Quando eu era menino, na escola, as professoras nos ensinaram que o Brasil estava destinado a um futuro grandioso porque as suas terras estavam cheias de riquezas: ferro, ouro, diamantes, florestas e coisas semelhantes. Ensinaram errado. O que me disseram equivale a predizer que um homem será grande pintor por ser dono de uma loja de tintas. Mas o que faz um quadro não é a tinta: são as idéias que moram na cabeça do pintor. São as idéias dançantes na cabeça que fazem as tintas dançarem sobre a tela...

Minha filha me fez uma pergunta: “O que é pensar?”. Disse-me que esta era a pergunta que o professor de Filosofia havia proposto à classe. Pelo que lhe dou os parabéns. Primeiro, por ter ido diretamente à questão essencial. Segundo, por ter tido sabedoria de fazer a pergunta, sem dar a resposta. Porque se tivesse dado a resposta, teria com ela cortado as asas do pensamento. O pensamento é como a águia que só pode alçar vôo nos espaços vazios do desconhecido. Pensar é voar sobre o que não se sabe. Não existe nada mais fatal para o pensamento do que o ensino das respostas certas. Para isso existem as escolas: não para ensinar as respostas, mas para ensinar as perguntas. As respostas nos permitem andar sobre a terra firme. Mas somente as perguntas permitem entrar pelo mar do desconhecido.

E, no entanto, não podemos viver sem respostas. As asas, para o impulso inicial do vôo, dependem de pés apoiados na terra firme. Os pássaros, antes de saberem voar, têm que aprender a caminhar sobre a terra firme.

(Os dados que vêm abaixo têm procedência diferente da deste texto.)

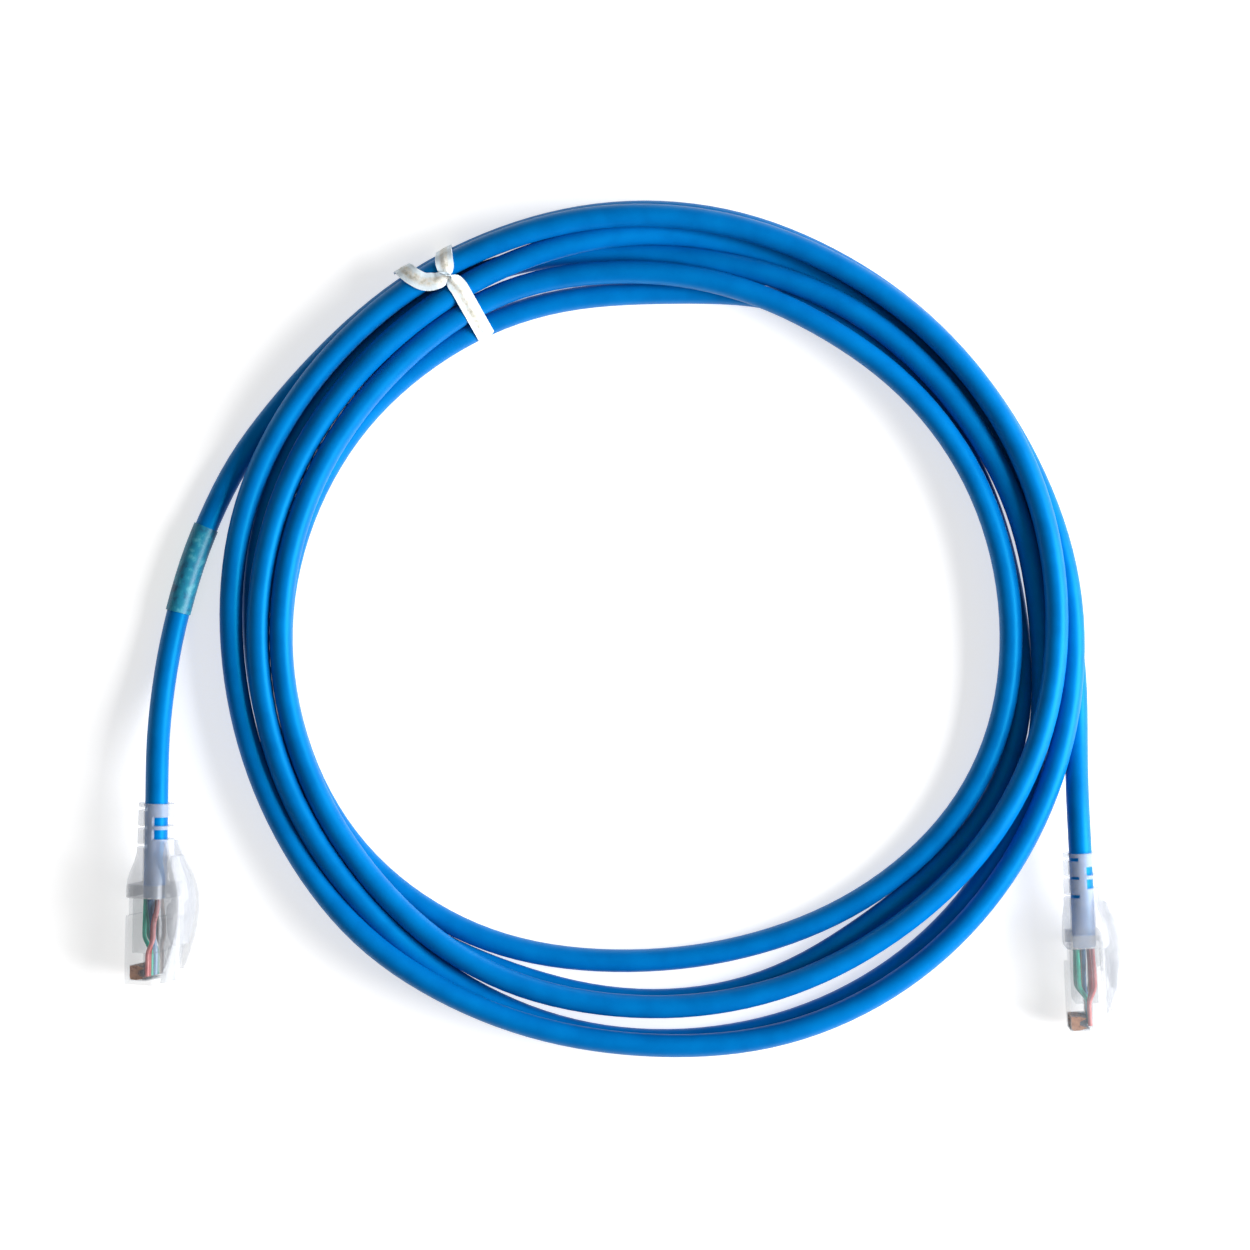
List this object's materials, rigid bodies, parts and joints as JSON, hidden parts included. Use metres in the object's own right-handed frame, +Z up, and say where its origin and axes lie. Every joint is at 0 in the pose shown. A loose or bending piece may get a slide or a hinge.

Terra firme: as milhares de perguntas para as quais as gerações passadas já descobriram as respostas. O primeiro momento da educação é a transmissão deste saber. Nas palavras de Roland Barthes: “Há um momento em que se ensina o que se sabe...”. E o mais curioso é que este aprendizado é justamente para nos poupar da necessidade de pensar.”(...) Aperto a tecla moqueca. A receita aparecerá no meu vídeo cerebral: panela de barro, azeite, peixe, tomate, cebola, coentro, cheiro verde, urucum, sal, pimenta, seguidos de uma série de instruções sobre o que fazer. Não é coisa que eu tenha inventado. Foi-me ensinado. Não precisei pensar. Gostei. Foi para a memória. Esta é a regra fundamental desse computador que vive no corpo humano: só vai para a memória aquilo que é objeto do desejo. A tarefa primordial do professor: seduzir o aluno para que ele deseje e, desejando, aprenda. E o saber fica memorizado de cor – etimologicamente, no coração – à espera de que o teclado desejo de novo o chame do seu lugar de esquecimento.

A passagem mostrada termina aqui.